Sentient III has control or direction over 2,689,474 Shares (representing approximately 1.46% of the outstanding Shares) and the Sentient III Note. Assuming the conversion in full of the principal amount of the Sentient III Note (at an assumed conversion price of $0.25 per Share), Sentient III would acquire control over a maximum of 62,309,474 Shares (including the 2,689,474 Shares over which Sentient III has control or direction), representing approximately 25.52% of the outstanding Shares, calculated on a partially diluted basis assuming the full conversion of the principal amount of the Sentient III Note only.
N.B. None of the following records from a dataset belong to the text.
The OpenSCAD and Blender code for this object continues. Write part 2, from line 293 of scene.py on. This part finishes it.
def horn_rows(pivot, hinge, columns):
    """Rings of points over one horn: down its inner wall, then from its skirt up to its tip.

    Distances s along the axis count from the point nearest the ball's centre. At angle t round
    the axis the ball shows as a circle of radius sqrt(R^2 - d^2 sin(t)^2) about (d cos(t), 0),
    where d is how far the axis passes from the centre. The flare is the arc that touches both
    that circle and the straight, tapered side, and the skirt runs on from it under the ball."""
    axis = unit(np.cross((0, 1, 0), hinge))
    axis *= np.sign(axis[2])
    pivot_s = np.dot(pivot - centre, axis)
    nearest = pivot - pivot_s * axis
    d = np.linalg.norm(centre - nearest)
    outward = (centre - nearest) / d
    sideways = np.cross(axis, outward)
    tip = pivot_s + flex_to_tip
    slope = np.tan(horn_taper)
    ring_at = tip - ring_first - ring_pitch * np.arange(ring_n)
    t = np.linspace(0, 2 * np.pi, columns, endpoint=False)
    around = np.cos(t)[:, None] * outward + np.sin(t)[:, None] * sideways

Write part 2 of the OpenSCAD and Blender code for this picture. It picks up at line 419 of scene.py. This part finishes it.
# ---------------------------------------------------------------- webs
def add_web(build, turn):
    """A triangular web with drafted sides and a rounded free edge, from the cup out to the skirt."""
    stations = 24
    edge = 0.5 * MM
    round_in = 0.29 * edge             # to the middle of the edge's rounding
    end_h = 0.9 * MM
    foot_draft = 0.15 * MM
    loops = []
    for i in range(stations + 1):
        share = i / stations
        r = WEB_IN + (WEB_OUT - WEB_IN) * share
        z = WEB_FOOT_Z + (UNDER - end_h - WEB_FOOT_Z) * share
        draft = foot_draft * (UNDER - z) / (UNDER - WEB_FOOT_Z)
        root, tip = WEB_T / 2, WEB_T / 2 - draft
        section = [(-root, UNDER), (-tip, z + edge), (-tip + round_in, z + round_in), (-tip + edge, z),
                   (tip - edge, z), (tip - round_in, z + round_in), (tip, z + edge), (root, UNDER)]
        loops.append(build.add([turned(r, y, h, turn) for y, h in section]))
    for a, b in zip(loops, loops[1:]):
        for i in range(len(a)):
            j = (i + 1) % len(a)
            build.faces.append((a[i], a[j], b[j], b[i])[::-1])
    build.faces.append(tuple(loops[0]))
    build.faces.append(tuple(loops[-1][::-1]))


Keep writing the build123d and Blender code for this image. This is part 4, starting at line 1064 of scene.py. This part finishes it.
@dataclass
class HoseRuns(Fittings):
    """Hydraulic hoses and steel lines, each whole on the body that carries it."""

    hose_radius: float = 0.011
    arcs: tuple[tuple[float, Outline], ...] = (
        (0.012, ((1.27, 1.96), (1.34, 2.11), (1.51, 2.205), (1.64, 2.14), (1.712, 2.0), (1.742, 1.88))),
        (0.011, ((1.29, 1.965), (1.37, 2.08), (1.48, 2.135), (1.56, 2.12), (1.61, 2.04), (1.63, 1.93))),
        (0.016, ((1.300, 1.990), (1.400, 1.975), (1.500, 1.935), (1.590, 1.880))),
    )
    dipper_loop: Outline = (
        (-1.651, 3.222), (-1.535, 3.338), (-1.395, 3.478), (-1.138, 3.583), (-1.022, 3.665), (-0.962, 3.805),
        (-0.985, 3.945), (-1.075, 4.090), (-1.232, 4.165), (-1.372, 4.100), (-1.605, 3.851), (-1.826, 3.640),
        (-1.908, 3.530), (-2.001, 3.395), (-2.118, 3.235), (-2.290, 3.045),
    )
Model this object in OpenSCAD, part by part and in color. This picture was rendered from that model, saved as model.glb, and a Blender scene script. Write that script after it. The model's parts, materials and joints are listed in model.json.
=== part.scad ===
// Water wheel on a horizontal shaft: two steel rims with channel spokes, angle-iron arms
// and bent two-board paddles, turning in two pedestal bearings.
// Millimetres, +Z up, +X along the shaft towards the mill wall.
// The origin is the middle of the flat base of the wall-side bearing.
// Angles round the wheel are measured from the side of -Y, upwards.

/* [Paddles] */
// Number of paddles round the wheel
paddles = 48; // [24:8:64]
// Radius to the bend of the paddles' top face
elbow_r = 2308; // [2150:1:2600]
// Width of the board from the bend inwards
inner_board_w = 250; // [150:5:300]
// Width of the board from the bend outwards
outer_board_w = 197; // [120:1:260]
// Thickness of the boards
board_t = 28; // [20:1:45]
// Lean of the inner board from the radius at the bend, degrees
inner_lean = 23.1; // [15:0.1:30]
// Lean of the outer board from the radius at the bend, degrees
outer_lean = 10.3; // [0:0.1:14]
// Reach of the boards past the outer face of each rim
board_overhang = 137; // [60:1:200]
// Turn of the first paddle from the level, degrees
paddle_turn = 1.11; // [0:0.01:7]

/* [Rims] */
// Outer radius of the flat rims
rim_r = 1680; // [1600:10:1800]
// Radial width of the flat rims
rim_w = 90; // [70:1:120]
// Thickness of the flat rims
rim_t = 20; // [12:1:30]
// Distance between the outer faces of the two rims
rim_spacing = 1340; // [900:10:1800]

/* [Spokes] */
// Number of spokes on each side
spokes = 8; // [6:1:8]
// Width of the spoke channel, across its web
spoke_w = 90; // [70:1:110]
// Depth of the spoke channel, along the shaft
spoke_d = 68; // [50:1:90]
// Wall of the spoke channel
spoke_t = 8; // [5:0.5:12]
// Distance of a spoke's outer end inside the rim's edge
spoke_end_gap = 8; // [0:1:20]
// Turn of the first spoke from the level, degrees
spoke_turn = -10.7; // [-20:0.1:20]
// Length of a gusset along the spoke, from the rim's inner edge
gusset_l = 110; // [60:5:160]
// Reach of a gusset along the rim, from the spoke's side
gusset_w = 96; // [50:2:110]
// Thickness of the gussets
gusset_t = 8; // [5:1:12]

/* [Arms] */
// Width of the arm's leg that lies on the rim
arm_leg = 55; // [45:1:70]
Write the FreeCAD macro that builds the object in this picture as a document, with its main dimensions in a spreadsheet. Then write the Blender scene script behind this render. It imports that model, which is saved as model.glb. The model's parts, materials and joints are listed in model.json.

Sentient III and Sentient IV have control or direction over 26,194,241 Shares in the aggregate (representing approximately 14.20% of the outstanding Shares), the right to acquire 4,590,000 Shares through 4,590,000 share purchase warrants of Strateco (the "Sentient IV Warrants") and the Sentient III Note. In the event all of the Sentient IV Warrants are fully exercised and assuming the conversion in full of the principal amount of the Sentient III Note (at an assumed conversion price of $0.25 per Share), these combined holdings would represent approximately 36.35% of the outstanding Shares, calculated on a partially diluted basis assuming the full exercise of the Sentient IV Warrants and the full conversion of the principal amount of the Sentient III Note only.
Sentient III and Sentient IV entered into the Transaction to allow Strateco to continue its activities and improve its difficult financial situation and not with a view of materially affecting control of Strateco.